Monday, July 6, 2009

Window on Eurasia: Europe’s Reaction Shows Moscow’s Miscalculation on ‘Falsification of History,’ Russian Commentator Says

Paul Goble

Vienna, July 6 – A decision by an OSCE Parliamentary Assembly committee to declare August 23 an international day of memory of the victims of Nazism and Stalinism underscores just how much Moscow miscalculated with its campaign against “historical falsification” of the Soviet role in World War II, according to a Moscow commentator.
In an essay posted on Grani.ru today, Boris Sokolov who writes frequently on historical and political questions, said that it is “extremely likely” that this call remain in the final text of an OSCE resolution on the reunification of a divided Europe and be approved by a plenary session of that body (grani.ru/Politics/Russia/m.153296.html).
And when that happens, he continued, Russia will bear “a large share of the blame because now the OSCE has dotted the ‘I’ and equated to one another the two most bloody totalitarian regimes of the 20th century,” Hitler’s and Stalin’s, and called on all OSCE member states to avoid “prettifying” this history or praising totalitarian regimes.
That represent a direct response, Sokolov argued, “to the commission on the struggle with falsifications of history, that was created by President Dmitry Medvedev at the same time as a law was being prepared prohibiting the denial of [the Russia’s understanding of the Soviet role in] victory in the Great Patriotic War.”
The OSCE actions, of course, are timed to the approaching 70th anniversary of the Molotov-Ribbentrop Pact, in which Stalin and Hitler divided Eastern Europe between them and in which Hitler, having been assured that he would not be confronted by a two-front war, secured a free hand to launch his attack on Poland.
But the Putin-Medvedev government “does not intend to reject the Soviet heritage at least concerning [its] myths about the Great Victory in the war,” Sokolov continued, because “this is the only thing which, in the opinion of the powers that be ties together the [non-ethnic] Russian nation.”
Consequently, in order to avoid having to deal with the issue of the secret protocols of the Molotov-Ribbentrop Pact and even more Stalin’s alliance with Hitler, “the Russian side decided to go over to a propagandistic counter-attack and accuse Poland of provoking the war,” thus resuscitating Hitler’s version of events that were “long ago unmasked.”
Poles, of course, “could not view this as anything but a provocation -- and not only because there are no secret protocols to the Polish-German Non-Aggression Treaty of 1934, but because Japan in 1939 did not plan to begin a major war against the USSR,” whatever some in Russia say.

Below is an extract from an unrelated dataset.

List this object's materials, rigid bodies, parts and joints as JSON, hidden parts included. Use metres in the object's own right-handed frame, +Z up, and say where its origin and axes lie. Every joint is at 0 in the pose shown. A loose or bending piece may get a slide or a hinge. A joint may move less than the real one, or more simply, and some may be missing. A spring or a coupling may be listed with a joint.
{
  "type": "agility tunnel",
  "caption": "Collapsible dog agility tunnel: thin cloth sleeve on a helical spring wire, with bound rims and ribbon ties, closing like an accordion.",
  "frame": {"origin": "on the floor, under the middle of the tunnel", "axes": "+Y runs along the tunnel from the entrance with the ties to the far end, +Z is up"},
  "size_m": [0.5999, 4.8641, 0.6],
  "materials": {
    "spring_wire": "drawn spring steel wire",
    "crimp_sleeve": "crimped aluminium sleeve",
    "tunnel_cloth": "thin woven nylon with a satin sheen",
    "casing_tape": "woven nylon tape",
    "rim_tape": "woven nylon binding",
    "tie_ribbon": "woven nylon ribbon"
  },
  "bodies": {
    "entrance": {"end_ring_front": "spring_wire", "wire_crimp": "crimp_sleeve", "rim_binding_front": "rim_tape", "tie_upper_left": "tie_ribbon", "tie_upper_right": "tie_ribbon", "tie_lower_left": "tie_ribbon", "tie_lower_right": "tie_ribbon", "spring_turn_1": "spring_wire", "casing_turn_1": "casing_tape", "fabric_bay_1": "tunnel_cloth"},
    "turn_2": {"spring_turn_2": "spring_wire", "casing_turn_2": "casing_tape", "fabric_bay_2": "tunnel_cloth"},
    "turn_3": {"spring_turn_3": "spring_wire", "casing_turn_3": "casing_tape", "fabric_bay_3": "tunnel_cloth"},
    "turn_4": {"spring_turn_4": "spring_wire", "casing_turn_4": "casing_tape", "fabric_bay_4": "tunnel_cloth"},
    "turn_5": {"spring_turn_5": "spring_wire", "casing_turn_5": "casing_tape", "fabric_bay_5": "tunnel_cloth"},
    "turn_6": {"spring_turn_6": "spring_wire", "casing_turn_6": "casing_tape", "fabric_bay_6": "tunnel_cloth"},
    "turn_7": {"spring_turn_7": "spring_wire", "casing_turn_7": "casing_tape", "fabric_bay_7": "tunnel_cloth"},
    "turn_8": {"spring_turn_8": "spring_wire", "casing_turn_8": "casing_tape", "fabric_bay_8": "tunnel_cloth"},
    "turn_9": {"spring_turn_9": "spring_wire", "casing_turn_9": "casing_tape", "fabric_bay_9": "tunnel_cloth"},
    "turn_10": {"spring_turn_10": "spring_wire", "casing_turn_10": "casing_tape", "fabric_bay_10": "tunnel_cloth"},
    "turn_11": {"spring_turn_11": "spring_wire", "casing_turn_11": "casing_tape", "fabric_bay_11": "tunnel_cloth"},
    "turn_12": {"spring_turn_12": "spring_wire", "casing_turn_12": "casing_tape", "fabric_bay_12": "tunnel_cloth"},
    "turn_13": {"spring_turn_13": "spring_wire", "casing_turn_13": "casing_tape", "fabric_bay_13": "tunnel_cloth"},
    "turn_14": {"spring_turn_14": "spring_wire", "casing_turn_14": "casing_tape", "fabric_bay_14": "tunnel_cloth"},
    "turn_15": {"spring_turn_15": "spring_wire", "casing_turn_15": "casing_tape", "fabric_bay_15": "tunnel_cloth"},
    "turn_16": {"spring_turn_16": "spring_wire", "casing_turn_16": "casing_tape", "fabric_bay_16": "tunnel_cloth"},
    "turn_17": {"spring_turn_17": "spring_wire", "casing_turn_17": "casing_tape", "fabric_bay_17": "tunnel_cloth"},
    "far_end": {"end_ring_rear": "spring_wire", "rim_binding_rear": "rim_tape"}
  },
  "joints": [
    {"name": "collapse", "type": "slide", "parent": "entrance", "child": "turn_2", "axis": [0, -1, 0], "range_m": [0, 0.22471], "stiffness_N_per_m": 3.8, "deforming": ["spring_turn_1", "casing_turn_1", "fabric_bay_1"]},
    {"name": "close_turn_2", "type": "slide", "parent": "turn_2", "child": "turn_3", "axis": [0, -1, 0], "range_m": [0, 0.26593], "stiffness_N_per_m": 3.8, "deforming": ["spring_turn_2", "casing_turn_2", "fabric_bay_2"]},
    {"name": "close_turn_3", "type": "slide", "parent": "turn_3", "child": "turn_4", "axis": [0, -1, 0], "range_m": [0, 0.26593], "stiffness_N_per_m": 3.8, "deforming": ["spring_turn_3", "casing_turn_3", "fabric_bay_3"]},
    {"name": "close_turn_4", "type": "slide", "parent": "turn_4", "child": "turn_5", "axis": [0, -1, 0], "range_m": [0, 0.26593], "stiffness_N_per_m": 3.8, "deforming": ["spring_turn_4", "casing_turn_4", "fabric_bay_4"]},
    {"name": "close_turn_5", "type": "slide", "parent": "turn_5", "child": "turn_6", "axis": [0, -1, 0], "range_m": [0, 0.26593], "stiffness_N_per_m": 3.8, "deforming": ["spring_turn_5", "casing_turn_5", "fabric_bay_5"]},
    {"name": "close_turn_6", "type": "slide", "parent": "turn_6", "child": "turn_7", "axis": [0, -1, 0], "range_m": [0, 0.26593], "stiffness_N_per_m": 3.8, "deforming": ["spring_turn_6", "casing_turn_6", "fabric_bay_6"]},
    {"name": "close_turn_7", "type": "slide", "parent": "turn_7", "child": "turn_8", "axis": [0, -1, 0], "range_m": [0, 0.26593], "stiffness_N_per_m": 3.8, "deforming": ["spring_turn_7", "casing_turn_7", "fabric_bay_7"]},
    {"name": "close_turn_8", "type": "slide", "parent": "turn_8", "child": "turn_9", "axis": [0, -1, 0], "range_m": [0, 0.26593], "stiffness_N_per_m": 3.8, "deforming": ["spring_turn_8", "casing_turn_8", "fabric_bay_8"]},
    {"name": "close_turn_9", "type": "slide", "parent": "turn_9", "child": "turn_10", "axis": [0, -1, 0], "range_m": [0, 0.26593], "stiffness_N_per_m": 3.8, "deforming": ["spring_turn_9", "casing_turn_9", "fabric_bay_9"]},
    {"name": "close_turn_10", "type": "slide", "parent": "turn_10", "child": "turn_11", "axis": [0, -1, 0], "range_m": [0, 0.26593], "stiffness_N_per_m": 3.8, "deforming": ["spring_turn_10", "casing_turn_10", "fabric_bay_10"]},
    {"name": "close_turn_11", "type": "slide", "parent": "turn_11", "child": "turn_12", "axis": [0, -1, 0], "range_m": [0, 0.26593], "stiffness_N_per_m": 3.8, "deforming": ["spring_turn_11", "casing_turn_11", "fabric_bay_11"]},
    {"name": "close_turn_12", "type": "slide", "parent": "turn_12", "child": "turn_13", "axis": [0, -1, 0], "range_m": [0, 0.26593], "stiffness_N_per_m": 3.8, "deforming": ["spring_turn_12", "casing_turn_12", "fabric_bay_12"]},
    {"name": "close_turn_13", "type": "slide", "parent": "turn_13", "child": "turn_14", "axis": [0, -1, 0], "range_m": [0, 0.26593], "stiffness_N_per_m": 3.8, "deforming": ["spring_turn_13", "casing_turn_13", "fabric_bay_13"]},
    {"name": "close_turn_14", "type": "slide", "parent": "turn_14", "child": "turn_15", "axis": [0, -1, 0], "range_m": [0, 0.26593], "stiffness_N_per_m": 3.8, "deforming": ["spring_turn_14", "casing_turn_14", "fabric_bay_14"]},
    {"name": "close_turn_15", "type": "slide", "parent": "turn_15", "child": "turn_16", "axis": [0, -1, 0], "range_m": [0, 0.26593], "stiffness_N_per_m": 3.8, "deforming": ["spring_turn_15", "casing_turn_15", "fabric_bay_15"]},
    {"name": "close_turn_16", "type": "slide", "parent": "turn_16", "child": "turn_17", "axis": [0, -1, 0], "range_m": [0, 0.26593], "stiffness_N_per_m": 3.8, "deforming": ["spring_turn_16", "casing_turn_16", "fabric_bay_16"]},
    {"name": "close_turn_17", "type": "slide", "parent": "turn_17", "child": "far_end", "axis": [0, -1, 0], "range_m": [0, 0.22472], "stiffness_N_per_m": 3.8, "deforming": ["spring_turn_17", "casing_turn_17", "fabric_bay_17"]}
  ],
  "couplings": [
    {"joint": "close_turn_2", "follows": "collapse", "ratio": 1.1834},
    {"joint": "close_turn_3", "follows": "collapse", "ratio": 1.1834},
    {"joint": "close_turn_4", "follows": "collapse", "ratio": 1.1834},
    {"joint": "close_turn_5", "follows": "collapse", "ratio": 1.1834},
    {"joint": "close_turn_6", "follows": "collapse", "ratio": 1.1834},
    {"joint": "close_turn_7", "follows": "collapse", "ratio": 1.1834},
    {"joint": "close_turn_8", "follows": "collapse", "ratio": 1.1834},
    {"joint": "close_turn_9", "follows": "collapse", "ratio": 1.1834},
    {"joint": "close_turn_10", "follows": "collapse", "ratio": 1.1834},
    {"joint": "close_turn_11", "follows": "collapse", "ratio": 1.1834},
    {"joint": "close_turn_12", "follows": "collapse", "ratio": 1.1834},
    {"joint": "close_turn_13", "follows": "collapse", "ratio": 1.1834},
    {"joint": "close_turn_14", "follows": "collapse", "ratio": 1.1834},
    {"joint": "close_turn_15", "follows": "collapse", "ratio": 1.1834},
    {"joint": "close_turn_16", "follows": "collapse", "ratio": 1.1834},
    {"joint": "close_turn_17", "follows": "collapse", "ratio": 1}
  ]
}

But all these charges were made on Russian television, Sokolov pointed out, “and only a very naïve individual believes in the sly references to freedom of speech on Russian television. Such a program as ‘News of the Week’ is state propaganda in pure form,” even if some of those who repeated it believe what they said.

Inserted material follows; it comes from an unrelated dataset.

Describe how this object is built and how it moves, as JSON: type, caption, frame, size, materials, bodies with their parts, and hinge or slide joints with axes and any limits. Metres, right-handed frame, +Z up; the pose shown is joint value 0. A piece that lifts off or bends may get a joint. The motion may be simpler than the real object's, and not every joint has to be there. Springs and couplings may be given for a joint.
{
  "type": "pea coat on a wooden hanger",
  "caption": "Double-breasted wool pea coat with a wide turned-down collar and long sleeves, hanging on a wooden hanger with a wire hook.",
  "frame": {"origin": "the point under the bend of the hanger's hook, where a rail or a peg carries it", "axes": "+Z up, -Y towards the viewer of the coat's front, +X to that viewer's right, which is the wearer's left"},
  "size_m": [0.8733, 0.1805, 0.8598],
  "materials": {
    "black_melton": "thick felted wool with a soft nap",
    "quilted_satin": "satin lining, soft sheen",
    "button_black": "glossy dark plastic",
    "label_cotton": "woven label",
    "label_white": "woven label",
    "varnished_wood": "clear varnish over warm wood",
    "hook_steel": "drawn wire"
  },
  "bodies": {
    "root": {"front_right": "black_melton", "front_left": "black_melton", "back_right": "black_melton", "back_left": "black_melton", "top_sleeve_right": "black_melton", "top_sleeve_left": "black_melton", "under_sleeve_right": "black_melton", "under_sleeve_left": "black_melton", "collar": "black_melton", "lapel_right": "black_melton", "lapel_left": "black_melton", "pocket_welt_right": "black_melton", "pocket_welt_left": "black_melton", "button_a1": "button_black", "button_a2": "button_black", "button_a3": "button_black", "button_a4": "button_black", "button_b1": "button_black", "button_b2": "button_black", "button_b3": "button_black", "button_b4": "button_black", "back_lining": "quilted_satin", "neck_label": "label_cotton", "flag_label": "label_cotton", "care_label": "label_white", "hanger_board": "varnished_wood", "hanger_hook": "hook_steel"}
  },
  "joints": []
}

There is one possible additional explanation for this effort, the Grani.ru commentator suggested. Some in Moscow may want to call off Putin’s visit to Warsaw September 1. But “more likely,” Sokolov said, is that Putin plans to use that visit to present himself as “the good cop,” by acknowledging “in one way or another” the Katyn tragedy and the secret protocols.
In that way, the commentator suggested, Putin “will show Poland and Europe that only he is in a position to restrain the imperial-patriotic bacchanalia in his own country,” without of course having to acknowledge his own role in promoting and then whipping up those kinds of attitudes.

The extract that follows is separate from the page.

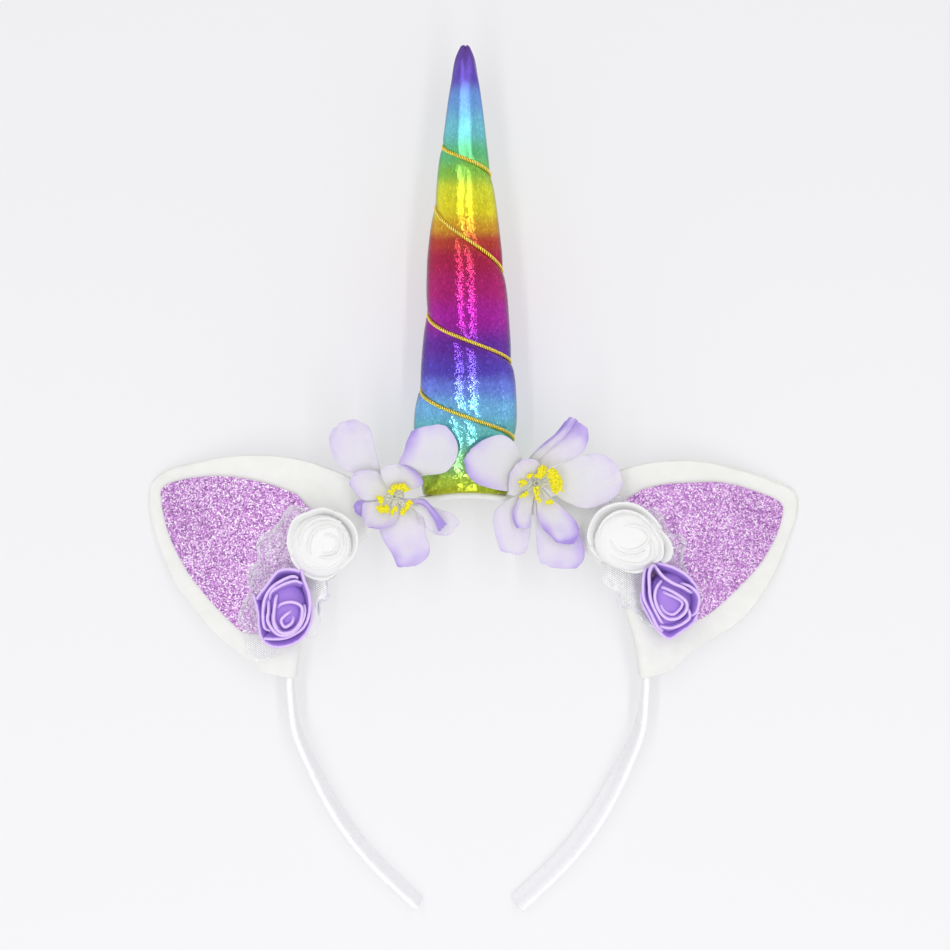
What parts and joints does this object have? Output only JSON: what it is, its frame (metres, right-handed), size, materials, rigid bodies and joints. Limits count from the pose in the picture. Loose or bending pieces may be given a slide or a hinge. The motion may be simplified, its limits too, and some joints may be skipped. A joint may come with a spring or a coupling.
{
  "type": "unicorn horn headband",
  "caption": "Slim hoop headband with a stuffed spiral horn, two felt ears with glitter panels, foam roses and silk flowers.",
  "frame": {"origin": "centre of the footprint, on the surface that the headband lies on", "axes": "+Y along the horn, +Z out of the decorated face, +X to the right as it lies face up"},
  "size_m": [0.2214, 0.2896, 0.0382],
  "materials": {
    "white_satin": "satin",
    "rainbow_foil": "satin",
    "gold_cord": "satin",
    "ivory_felt": "matte",
    "purple_glitter": "satin",
    "silver_tulle": "satin",
    "white_foam": "matte",
    "lavender_foam": "matte",
    "pale_silk": "matte",
    "lilac_silk": "matte",
    "yellow_stamen": "matte"
  },
  "bodies": {
    "root": {"band": "white_satin", "horn": "rainbow_foil", "horn_cord": "gold_cord", "ear_felt_left": "ivory_felt", "ear_felt_right": "ivory_felt", "ear_glitter_left": "purple_glitter", "ear_glitter_right": "purple_glitter", "tulle_left": "silver_tulle", "tulle_right": "silver_tulle", "rose_white_left": "white_foam", "rose_purple_left": "lavender_foam", "rose_white_right": "white_foam", "rose_purple_right": "lavender_foam", "flower_left_back_petals": "pale_silk", "flower_left_front_petals": "lilac_silk", "flower_left_stamens": "yellow_stamen", "flower_right_back_petals": "pale_silk", "flower_right_front_petals": "lilac_silk", "flower_right_stamens": "yellow_stamen"}
  },
  "joints": []
}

But however that may be, Sokolov continued, it is clear that Moscow hopes to use World War II as “the occasion for a broad propagandist attack on the countries of Eastern Europe,” a development that is disturbing because “as the war with Georgia shows, [such] an attack in definite circumstance easily can be transformed into a military one.”
In any case, Moscow’s revival of “the Hitlerite treatment of the causes of World War II” is certain to infuriate the Europeans, who are likely in short order to focus on the fact that unlike the USSR, “post-Soviet Russia in its official declarations has never condemned the protocols and recognized as an occupation and annexation of Eastern Polish land the Baltic states.”
Given that turn of events and however angry some Russians may be about what the OSCE has done, Sokolov asked, how are the Putin-Medvedev tandem, which has condemned the GULAG, going “to explain now to world public opinion that Russia is not prepared to recall the victims of communism on August 23?”